I don’t oppose providing resources to trafficking hotlines in case people are trafficked or learn of people who are, though I do feel anti-trafficking groups distributing these need to learn about the organization running the hotline and find out if they are mainly focused on stopping slavery and assisting people out of such situations, or if they’re mainly focused on using the issue of trafficking as a smokescreen to promote their anti-sex work agendas. Also, considering that trafficking happens in various industries, why just give hotline numbers to people in one industry. If the focus is really on stopping actual human trafficking, then why not distribute such numbers to people in any industry where trafficking occurs.
In response to the question about whether customers want to learn about us personally or are just visiting us for our bodies, my perspective is they’re visiting us for our time and services. I’m a very introverted, private person and don’t want the customers asking all about my personal life, though I do voluntarily share that I enjoy hiking and this has been a great topic of discussion with some clients who are also into hiking. I prefer when the customers just compensate me for my time and services (basically, paying me to do my job), than when guys I meet outside of sex work just hit on me for free when I just want to be left alone.

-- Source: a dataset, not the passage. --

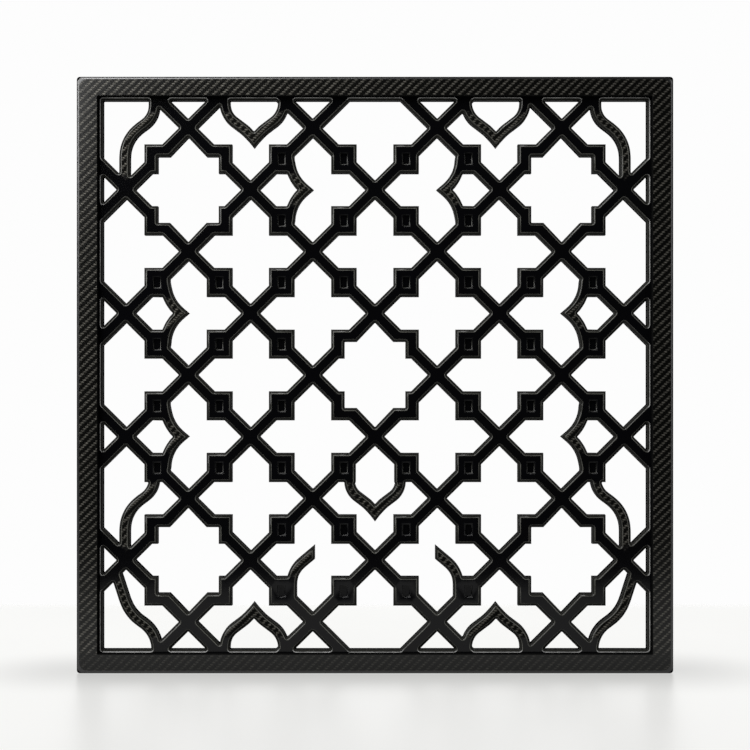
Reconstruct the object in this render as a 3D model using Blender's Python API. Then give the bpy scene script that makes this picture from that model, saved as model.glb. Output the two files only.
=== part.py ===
"""Mashrabiya screen: a square frame around a pierced lattice plate.

Metres, +Z up. The screen stands on its underside with its front facing -Y.
The origin is the bottom centre of the whole object.
"""

import math

import bmesh
import bpy
from mathutils import Vector
from mathutils.geometry import delaunay_2d_cdt

# Outer frame
PANEL_WIDTH = 0.600
PANEL_HEIGHT = 0.600
FRAME_DEPTH = 0.040
STILE_FACE = 0.0213
RAIL_FACE = 0.0197
CORNER_RADIUS = 0.003
FRONT_ARRIS = 0.0022
BACK_ARRIS = 0.001
SIGHT_ARRIS = 0.0006
FLANGE_THICKNESS = 0.008
REBATE_WIDTH = 0.008
FIT_GAP = 0.0003

# Lattice plate, whose grid of nodes keeps a margin to the lip
PLATE_THICKNESS = 0.012
PLATE_ARRIS = 0.0022
LIP_AT_SIDES = 0.0039
LIP_AT_ENDS = 0.0031
COLUMNS = 8
ROWS = 8
MARGIN_AT_SIDES = 0.0232
MARGIN_AT_ENDS = 0.0276
STRAP_WIDTH = 0.0135

# Bosses and the blind pockets in them
BOSS_WIDTH = 0.0258
BOSS_HEIGHT = 0.0294
NOTCHED_BAND = 0.0136
POCKET_WIDTH = 0.0078
POCKET_HEIGHT = 0.0117
POCKET_DEPTH = 0.003
POCKET_ARRIS = 0.0005

# Ogee bands
BAND_WIDTH = 0.0109

# Pendant arches that hang from the top lip and stand on the bottom lip
PENDANT_SHIFT = 0.0036
PENDANT_HALF_SPAN = 0.0296
PENDANT_RISE = 0.0390
PENDANT_SHOULDER_RADIUS = 0.0242
PENDANT_SHOULDER_TURN = math.radians(58)
PENDANT_TIP_ANGLE = math.radians(38)

# The arch under the middle star
CUSP_HALF_SPAN = 0.0257
CUSP_RISE = 0.0308
CUSP_SHOULDER_RADIUS = 0.0192
CUSP_SHOULDER_TURN = math.radians(58)
CUSP_TIP_ANGLE = math.radians(37)

# Keels that bulge from the side of two bosses towards the middle of the screen
KEEL_PROUD = 0.0006
KEEL_RADIUS = 0.0395
KEEL_TURN = math.radians(50)
KEEL_RISE = 0.0158

# Scrolls near the two sides
SCROLL_START_OFFSET = 0.0283
SCROLL_SHIFT = 0.0297
SCROLL_UPPER_RADIUS = 0.0219
SCROLL_LOWER_RADIUS = 0.0360
SCROLL_TURN = math.radians(54)
SCROLL_LIP_RUN = 0.0055
SCROLL_BOSS_RUN = -0.003

# Foot scrolls in the two bottom corners
FOOT_START_OFFSET = 0.0311
FOOT_LOWER_RADIUS = 0.0320
FOOT_LOWER_TURN = math.radians(58)
FOOT_UPPER_RADIUS = 0.0410
FOOT_UPPER_TURN = math.radians(40)
FOOT_TOP_RUN = 0.030

# Half-ogee horns, each cut off upright
HORN_START_OFFSET = 0.0100
HORN_ROOT_DROP = 0.008
HORN_START_LIFT = 0.0066
HORN_RADIUS = 0.0283
HORN_TURN = math.radians(50)
HORN_CUT_OFFSET = 0.0021

# How finely outlines are drawn, and what counts as one point or one straight line
ARC_STEP = math.radians(11)
STRAIGHT_LIMIT = math.radians(1)
CLOSE_POINTS = 0.0008
SAME_PLACE = 0.000001
SMOOTH_LIMIT = math.radians(30)
CUT_OVERSHOOT = 0.001

# What follows from these sizes
SIGHT_WIDTH = PANEL_WIDTH - 2 * STILE_FACE
SIGHT_HEIGHT = PANEL_HEIGHT - 2 * RAIL_FACE
MIDDLE_Z = PANEL_HEIGHT / 2
LIP_HALF_WIDTH = SIGHT_WIDTH / 2 - LIP_AT_SIDES
LIP_HALF_HEIGHT = SIGHT_HEIGHT / 2 - LIP_AT_ENDS
COLUMN_PITCH = 2 * (LIP_HALF_WIDTH - MARGIN_AT_SIDES) / COLUMNS
ROW_PITCH = 2 * (LIP_HALF_HEIGHT - MARGIN_AT_ENDS) / ROWS
HALF_COLUMNS = COLUMNS // 2
HALF_ROWS = ROWS // 2
FRONT_Y = -FRAME_DEPTH / 2
PLATE_FRONT_Y = FRONT_Y + FLANGE_THICKNESS + FIT_GAP
PLATE_BACK_Y = PLATE_FRONT_Y + PLATE_THICKNESS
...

My experience is that clients don’t really “hit on me”—they just visit me and then leave when the time is up.
Reblogged this on Pycraftsworld’s Weblog.
“Is it really that men who are willing to buy women are often aggressive and do not respect women in general? ”
Clients do not “buy women”. We buy their *time* and *attention*. Same as any other personal service worker, whether hairdresser, personal trainer, therapist or priest.
Always very nice when somebody notices their preconceptions may be wrong and actually does something about that instead of putting their head in the sand! This lady is very much on the right track.